GOAL ::
Each line from the beginning of the data below through the line containing "# lantern's right" should be repeated exactly, please.

DATASET EXCERPT ::
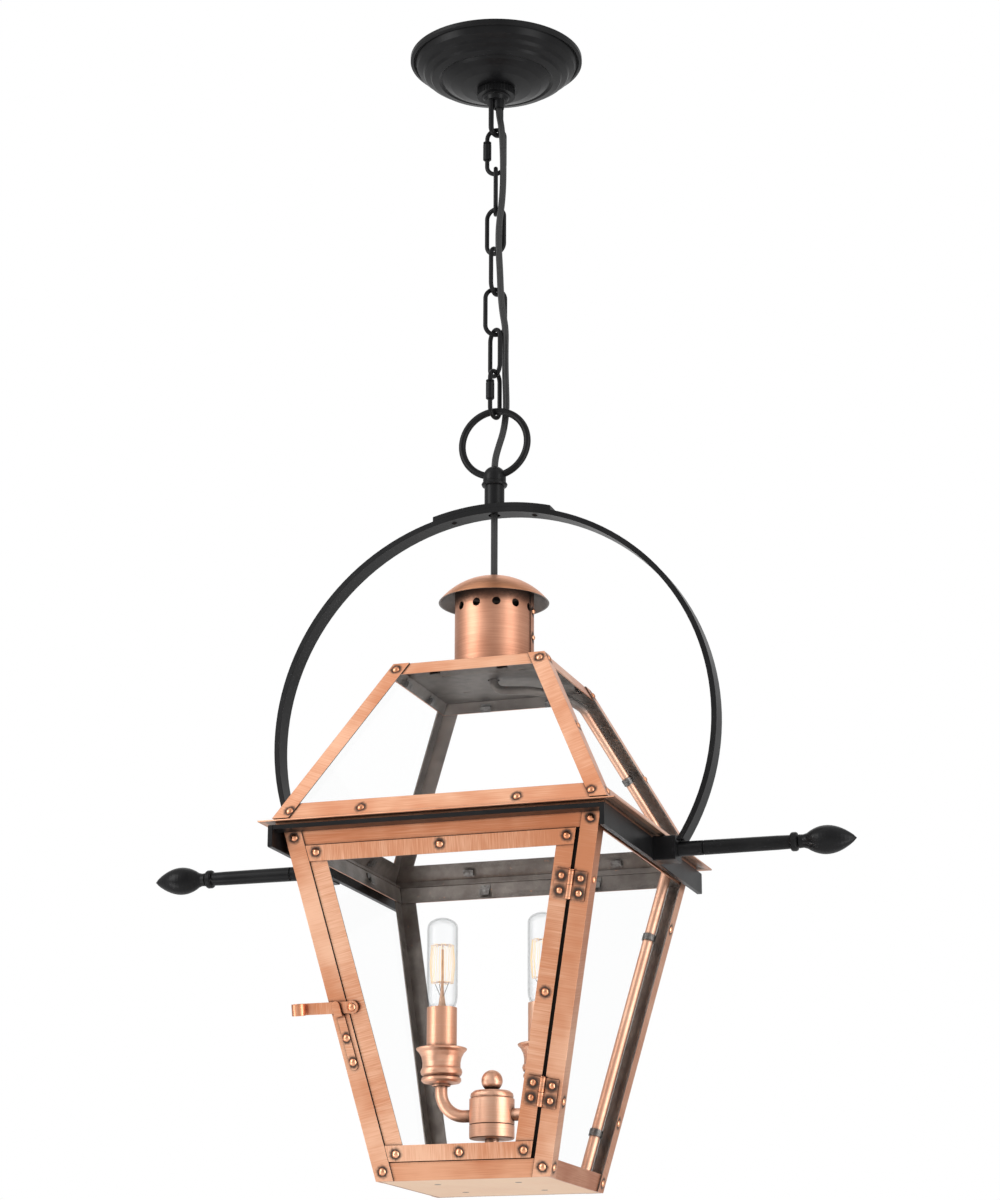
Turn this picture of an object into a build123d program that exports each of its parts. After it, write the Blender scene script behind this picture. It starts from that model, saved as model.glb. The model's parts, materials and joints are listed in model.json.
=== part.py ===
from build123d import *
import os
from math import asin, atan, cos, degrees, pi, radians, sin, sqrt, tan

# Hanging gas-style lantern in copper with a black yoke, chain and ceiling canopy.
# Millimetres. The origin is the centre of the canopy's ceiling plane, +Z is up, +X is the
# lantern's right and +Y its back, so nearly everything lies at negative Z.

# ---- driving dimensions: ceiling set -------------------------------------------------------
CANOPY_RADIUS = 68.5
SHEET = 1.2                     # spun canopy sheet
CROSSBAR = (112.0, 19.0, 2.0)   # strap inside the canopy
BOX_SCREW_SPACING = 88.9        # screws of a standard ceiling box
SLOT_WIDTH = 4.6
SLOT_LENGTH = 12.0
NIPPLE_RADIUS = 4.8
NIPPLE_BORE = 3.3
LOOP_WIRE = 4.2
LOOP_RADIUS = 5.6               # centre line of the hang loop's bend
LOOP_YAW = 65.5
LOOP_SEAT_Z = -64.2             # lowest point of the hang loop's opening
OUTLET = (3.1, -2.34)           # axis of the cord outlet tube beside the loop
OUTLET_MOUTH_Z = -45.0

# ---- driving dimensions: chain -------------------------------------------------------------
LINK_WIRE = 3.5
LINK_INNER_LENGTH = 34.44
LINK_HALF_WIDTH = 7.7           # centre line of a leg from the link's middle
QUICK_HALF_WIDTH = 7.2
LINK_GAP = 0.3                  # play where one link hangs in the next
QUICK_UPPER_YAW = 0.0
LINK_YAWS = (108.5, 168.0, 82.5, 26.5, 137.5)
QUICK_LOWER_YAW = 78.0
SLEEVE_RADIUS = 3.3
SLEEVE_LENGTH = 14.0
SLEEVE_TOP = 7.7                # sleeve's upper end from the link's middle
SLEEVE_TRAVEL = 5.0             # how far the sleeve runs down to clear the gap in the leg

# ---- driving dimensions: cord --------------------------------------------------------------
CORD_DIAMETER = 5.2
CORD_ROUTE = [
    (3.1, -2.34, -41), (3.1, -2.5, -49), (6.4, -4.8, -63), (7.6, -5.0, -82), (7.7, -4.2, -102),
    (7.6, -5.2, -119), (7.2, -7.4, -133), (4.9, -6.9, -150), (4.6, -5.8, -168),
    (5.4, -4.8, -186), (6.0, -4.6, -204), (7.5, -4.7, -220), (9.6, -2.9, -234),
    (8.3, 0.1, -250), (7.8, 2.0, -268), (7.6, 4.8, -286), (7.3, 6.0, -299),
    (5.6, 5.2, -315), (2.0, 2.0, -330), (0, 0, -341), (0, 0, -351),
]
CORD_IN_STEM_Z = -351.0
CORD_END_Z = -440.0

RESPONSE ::
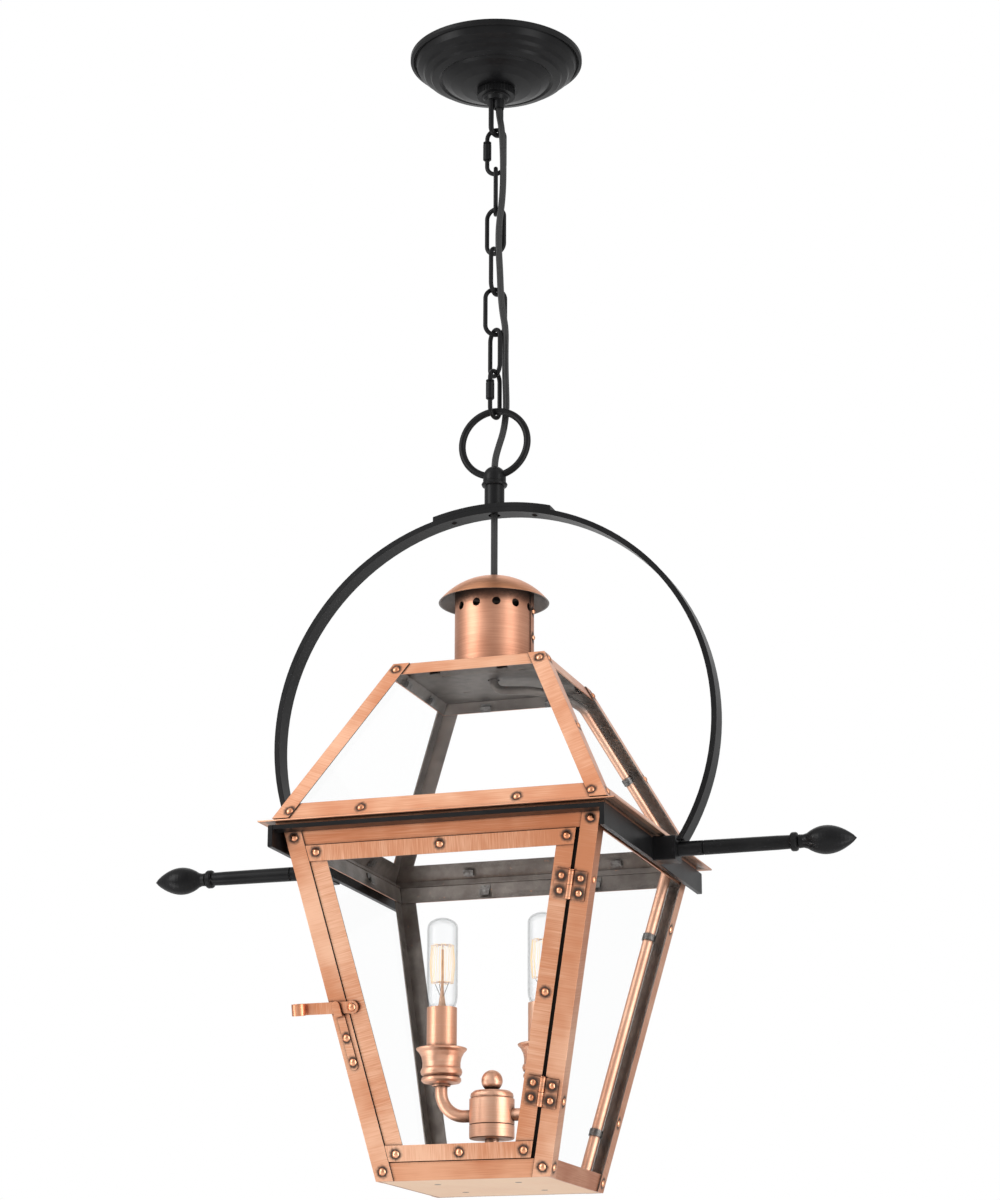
Turn this picture of an object into a build123d program that exports each of its parts. After it, write the Blender scene script behind this picture. It starts from that model, saved as model.glb. The model's parts, materials and joints are listed in model.json.
=== part.py ===
from build123d import *
import os
from math import asin, atan, cos, degrees, pi, radians, sin, sqrt, tan

# Hanging gas-style lantern in copper with a black yoke, chain and ceiling canopy.
# Millimetres. The origin is the centre of the canopy's ceiling plane, +Z is up, +X is the
# lantern's right and +Y its back, so nearly everything lies at negative Z.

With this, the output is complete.